In between writing my social theory essay (which will handily become the basis of my paper for the BSA Annual Conference 2013) and planning my qualitative methods assignment (officially duller – though simpler – than quantitative methods) I’ve decided to add to my workload by planning my academic 2013. Despite appearing foolish given the immediate rampage of my deadlines I’m certain this will actually prove a stress-reliever, since as it enables me to plan my time and set some ambitious but reasonable goals. With that in mind, below are some aims for the next year. I suspect they’ll alter as time progresses but I’m hoping they’ll provide some structure for work and life.
i) Get some stuff published. I have a vast range of writing I’d like to see published – from work on the 2011 London riots and sensuality to the relationship between canonicity and power and teaching English. Given the competitive nature of academia, the length of time it takes to see work published in elite journals, and (dare I say it) the decent quality of this work, I think it makes sense to start on the publishing track prior to beginning my PhD, in the hope that some of it might actually see the light of day by the time I graduate.
ii) Submit a good quality PhD application. I’ve had some really wonderful feedback from my (potential) supervisors on my proposal. The word most frequently used was ‘excellent’ but I’m not kidding myself that this equates to getting funding. For me, I’ve written a proposal that incorporates almost everything I care about academically, which was some feat in itself given the disparate range of my interests, so whatever happens, I’m happy with my submission and what I’ll be doing come September.
iii) Write more fiction/non-academic work. This sort of goes towards my next aim – more and more I’m discovering that what I enjoy doing is writing (and presenting) my work but I’m not certain that purely academic writing is satisfactory, both practically and conceptually, for how my ideas should be let loose into the world. Given that I’m predicating an awful lot of my academic work on the notion that critique can be done using more than the hegemonic language of critical social science and the discursive essay, something I’m really enthusiastic about is finding creative and imaginative mediums to present academic work. I’m also keen to produce writing which is completely apart from academia. I’m thinking detective fiction novel. I need to write more often but I also need to get away from academia.

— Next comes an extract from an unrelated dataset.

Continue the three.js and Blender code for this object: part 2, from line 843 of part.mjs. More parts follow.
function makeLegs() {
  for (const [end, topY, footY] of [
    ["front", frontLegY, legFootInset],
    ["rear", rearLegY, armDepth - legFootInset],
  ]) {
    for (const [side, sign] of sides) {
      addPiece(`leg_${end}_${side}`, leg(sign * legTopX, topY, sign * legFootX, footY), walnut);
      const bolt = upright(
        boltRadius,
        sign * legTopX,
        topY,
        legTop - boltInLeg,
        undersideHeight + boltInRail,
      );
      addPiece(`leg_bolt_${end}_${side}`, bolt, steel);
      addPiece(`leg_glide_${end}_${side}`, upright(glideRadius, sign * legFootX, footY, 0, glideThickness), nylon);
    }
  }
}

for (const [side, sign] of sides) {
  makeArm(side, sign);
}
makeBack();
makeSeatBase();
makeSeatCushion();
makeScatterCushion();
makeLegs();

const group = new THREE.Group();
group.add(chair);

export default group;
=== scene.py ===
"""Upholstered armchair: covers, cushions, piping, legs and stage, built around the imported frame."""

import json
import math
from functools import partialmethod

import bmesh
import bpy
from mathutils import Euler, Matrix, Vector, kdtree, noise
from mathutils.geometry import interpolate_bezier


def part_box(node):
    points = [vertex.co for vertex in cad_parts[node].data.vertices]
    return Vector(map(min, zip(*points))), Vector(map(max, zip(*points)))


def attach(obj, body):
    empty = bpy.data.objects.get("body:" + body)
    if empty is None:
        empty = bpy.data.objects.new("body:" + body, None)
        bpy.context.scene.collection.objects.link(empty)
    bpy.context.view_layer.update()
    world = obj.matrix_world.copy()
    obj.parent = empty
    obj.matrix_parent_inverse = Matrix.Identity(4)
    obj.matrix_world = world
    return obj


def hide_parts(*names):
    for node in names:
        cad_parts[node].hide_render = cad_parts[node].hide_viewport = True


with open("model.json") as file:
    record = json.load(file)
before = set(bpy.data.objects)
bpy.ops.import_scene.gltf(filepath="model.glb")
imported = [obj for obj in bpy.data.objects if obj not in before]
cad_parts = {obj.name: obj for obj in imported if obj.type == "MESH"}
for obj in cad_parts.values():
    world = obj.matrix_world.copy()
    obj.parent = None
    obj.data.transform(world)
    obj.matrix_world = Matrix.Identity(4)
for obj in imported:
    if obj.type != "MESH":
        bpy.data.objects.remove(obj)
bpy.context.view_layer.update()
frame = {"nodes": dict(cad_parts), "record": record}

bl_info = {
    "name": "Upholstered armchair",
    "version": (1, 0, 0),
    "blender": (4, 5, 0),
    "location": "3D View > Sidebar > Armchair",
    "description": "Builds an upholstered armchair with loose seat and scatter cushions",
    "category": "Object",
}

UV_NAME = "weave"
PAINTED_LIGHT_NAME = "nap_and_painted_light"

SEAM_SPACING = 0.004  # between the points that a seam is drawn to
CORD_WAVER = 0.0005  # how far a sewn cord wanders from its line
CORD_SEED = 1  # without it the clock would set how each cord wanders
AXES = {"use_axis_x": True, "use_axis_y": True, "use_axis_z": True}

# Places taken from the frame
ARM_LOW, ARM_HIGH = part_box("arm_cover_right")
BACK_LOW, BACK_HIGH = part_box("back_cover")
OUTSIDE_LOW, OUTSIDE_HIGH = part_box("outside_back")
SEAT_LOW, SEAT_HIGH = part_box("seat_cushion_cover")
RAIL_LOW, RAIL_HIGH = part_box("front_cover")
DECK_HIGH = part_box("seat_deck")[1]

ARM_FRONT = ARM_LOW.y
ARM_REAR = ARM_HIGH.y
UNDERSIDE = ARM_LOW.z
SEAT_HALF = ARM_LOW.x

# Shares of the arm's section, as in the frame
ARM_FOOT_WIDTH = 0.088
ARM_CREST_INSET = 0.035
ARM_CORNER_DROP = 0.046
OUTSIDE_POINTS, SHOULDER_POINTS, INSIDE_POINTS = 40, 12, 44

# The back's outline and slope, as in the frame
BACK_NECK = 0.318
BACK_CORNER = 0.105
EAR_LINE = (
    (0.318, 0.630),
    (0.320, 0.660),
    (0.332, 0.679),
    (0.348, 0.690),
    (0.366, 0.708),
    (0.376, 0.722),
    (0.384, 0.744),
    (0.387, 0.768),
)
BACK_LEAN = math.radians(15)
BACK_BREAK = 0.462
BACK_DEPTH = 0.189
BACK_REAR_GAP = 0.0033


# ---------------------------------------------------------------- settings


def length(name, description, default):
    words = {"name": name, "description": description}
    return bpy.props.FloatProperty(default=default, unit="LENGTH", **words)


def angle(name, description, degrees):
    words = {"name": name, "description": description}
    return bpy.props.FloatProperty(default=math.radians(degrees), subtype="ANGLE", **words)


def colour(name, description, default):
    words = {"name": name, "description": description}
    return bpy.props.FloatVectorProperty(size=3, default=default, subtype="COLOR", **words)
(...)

iv) Consider a realistic plan for future career. Considering that I’ve been in university in one form or another constantly since 2004, you’d think that an academic job was my primary aim. In a practical sense it is given that academia is the career track I’m already on and have already made inroads on, but honestly it’s not my dream job. What I’d like is something outdoors-y which involves me going to work in my wellies and Barbour. Having been raised in the countryside I’m quite hunting, shooting and fishing, except without doing any of that because I don’t like killing stuff. But the rural lifestyle of working on the land appeals more than an office job. I don’t think this is practical – especially because it requires capital and youth to get started and by the time I possess the former I’ll have forgone the latter – but I’d like to work out how I can combine writing, academia, teaching, farming, animals, mud, city and rural.
v) Settle in one city. I’ve moved around like a bastard the last five years. When I moved to Glasgow I thought it would be for years but disappointingly I now have itchy feet and miss London. On the other hand I have some brilliant supervision in Glasgow which is very much a pull. But I need to work out where I can flourish, move there and stay there for at least the three years of the PhD.

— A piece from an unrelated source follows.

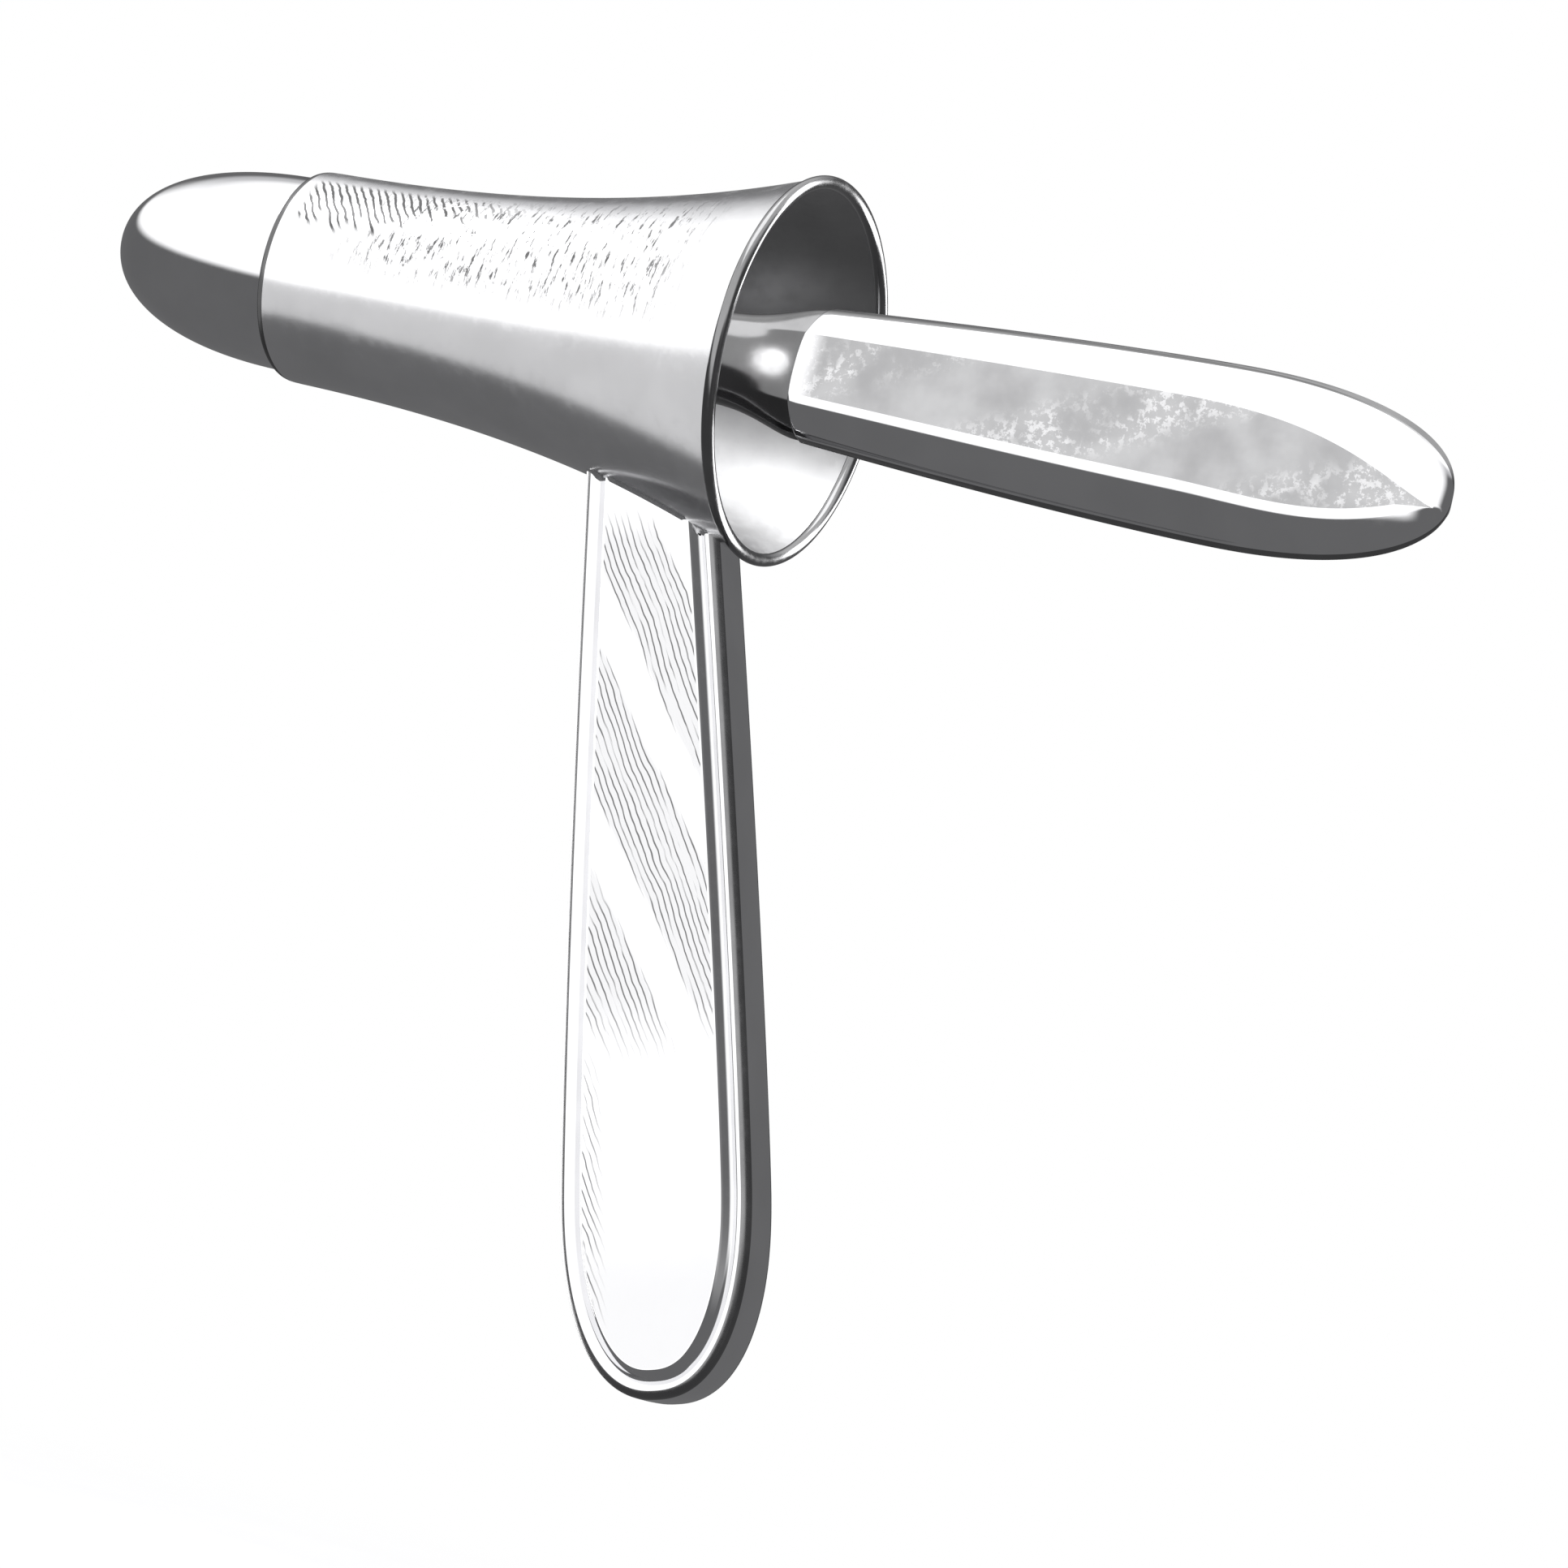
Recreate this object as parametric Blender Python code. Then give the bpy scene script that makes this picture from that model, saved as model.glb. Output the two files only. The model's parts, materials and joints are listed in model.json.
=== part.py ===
"""Tubular anoscope in polished stainless steel, with its obturator seated. Metres, +Z up.

The origin is where the handle's centreline meets the tube's axis. +X runs along the tube's axis, out of the
mouth and towards the user's eye. The handle hangs below the tube and leans towards the mouth.
The obturator is the moving part: it slides out of the mouth along +X.
"""

import math

import bmesh
import bpy
from mathutils import Vector

MM = 0.001
GAP = 0.3 * MM  # between pieces that touch
ROUND_SEGMENTS = 40
SUPERELLIPSE = 2.3  # the bullet nose and both paddle ends are a little fuller than an ellipse
SHARP_EDGE = math.radians(35)

# Tube
MOUTH_X = 19.6 * MM
TUBE_LENGTH = 69.0 * MM
MOUTH_RADIUS = 24.0 * MM
DISTAL_RADIUS = 13.35 * MM
TUBE_WALL = 0.8 * MM
FLARE_POWER = 2.35
CONE_SHARE = 0.1  # the part of the widening that is a plain cone
TUBE_STATIONS = 12
TUBE_LIP = 0.25 * MM  # chamfer at the distal end
BEAD_RADIUS = 0.8 * MM
BEAD_SIDES = 8
DISTAL_X = MOUTH_X - TUBE_LENGTH
TUBE_END_X = MOUTH_X - 2 * BEAD_RADIUS - GAP

# Handle, in its own frame: -Z runs down the handle and X across it
HANDLE_LEAN = math.radians(16.6)
HANDLE_ROOT = 8.0 * MM  # inside the tube, before the coped cut
HANDLE_WIDEST = 105.0 * MM
HANDLE_END = 129.4 * MM
HANDLE_ROOT_HALF = 8.0 * MM
HANDLE_MAX_HALF = 12.4 * MM
HANDLE_SWELL = 1.3
HANDLE_HALF_THICK = 4.1 * MM
PANEL_RISE = 0.6 * MM  # the flat panel stands this far above the rim
SHELL_WALL = 1.0 * MM
SIDE_STATIONS = 10
END_STATIONS = 8  # each side of the tip
SLOPE_STEP = 0.05 * MM  # over which the slope of the handle's edge is taken

# Insets from the handle's edge, and heights below or above its rim
SIDE_BAND_DROP = 0.9 * MM
CORNER_INSET = 0.3 * MM
CORNER_DROP = 0.25 * MM
RIM_INSET = 1.0 * MM
RIM_END_INSET = 1.9 * MM
COVE_INSET = 3.0 * MM
COVE_RISE = 0.2 * MM
PANEL_INSET = 3.4 * MM
INNER_CORNER = 0.5 * MM
INNER_PANEL_INSET = 3.8 * MM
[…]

vi) Write in more varied places. A very simple resolution. When I lived in London I wrote all over the place, especially in galleries and museums. Writing surrounded by Rossettis is a wonderful aid to the imagination. For some reason I don’t do this in Glasgow, nor did I do it in Cambridge. I’ve found what looks to be a lovely French patisserie in Glasgow and I’ll be starting there. Writing in cafes has always been very productive for me and I have no idea why I stopped.
vii) Write more, in general. Simple, exactly what it says. And at length too. Owing to the incredible amount of reading I have to do, the days spent out of academia at my actual job, and the admin aspects of convening the BSA Postgraduate Forum, I only write at length when I actually have a deadline to write to. I’d like this to change because I think writing irregularly is not good for a writer and also because I enjoy writing and want to do more of it.
viii) Work towards a balanced lifestyle. This one is the crux of everything else. Having returned home to the family for Christmas I find the gap between me and them increases with the time I spend in academia and know that this is similar for others. I’m also aware that many people in academia find it difficult to switch off and have brought home work to be completed over Christmas. I’m well aware that I don’t make enough time for fun and this simply needs to change. I have no idea how. I think this aim is a blog post in itself. Things I’d like to do that I don’t do (so much of) now include: sitting in the pub in front of a fire setting the world to rights; reading things unrelated to work; knitting; photography; having a dog; baking; taking the time to indulge in flâneurie; improving my French (used to be good); learning German; sitting in front of art; watching ballet; walking by the sea.
ix) Host Christmas 2013. I keep being teased by family about never hosting Christmas so, damn them, I’m going to do so next year.
I’m interested in how others are approaching the new year (although it’s not really a new year in academia…) and what – if any – goals you’re setting yourself. More importantly, how are you going to achieve those goals?